The research, documented in the article “Peripheral Tumors Induce Depressive-like Behaviors and Cytokine Production and Alter Hypothalamic-Pituitary-Andrenal Axis Regulation” that appears in the current issue of the Proceedings of the National Academy of Sciences, further showed that tumors affect changes in gene expression in the hippocampus, the portion of the brain that regulates emotion. Pathways that normally moderate the impact of depression-causing substances are disrupted when a tumor develops.

“Our research shows that two types of tumor-induced molecules, one secreted by the immune system and another by the stress axis, may be responsible,” says Leah Pyter, a postdoctoral fellow and lead author of the paper. “Both of these substances have been implicated in depression, but neither has been examined over time frames and magnitudes that are characteristic of chronic diseases such as cancer.”

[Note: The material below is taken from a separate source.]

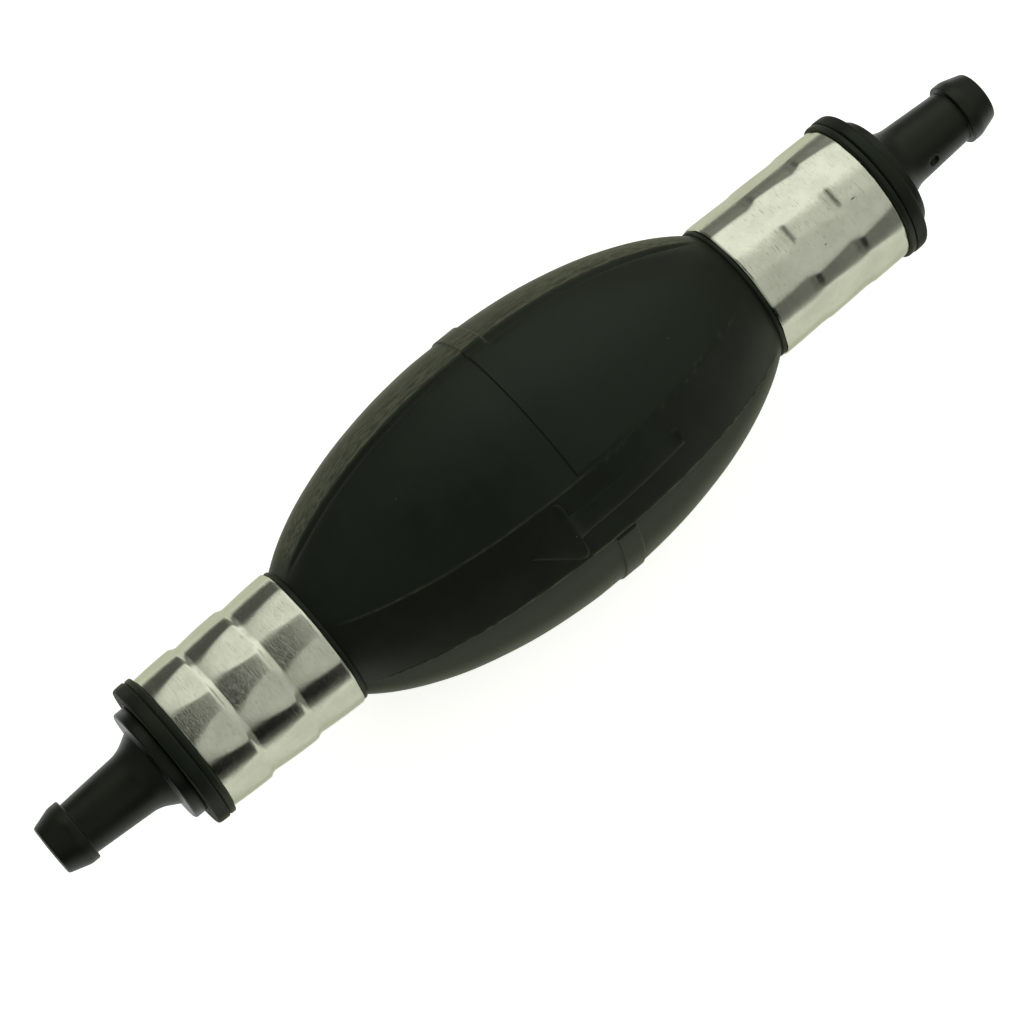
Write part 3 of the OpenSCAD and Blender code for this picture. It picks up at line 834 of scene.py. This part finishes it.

The team conducted a series of tests on approximately 100 rats, some of whom had cancer, to determine their behavioral responses in tests of emotional state, that are commonly used in testing antidepressants. They found that the rats with tumors became less motivated to escape when submitted to a swimming test, a condition that is similar to depression in humans. The rats with tumors also were less eager to drink sugar water, a substance that usually attracts healthy rats.

Further tests revealed that the rats with tumors had increased levels of cytokines in their blood and in the hippocampus when compared with healthy rats. An increase in cytokines has been linked to depression. The investigators found that stress-hormone production was altered in rats with tumors as well. They also noticed that the rats with tumors had dampened production of the stress hormone corticosterone, which helps regulate the impact of cytokines. Reducing its production increases the impact of cytokines.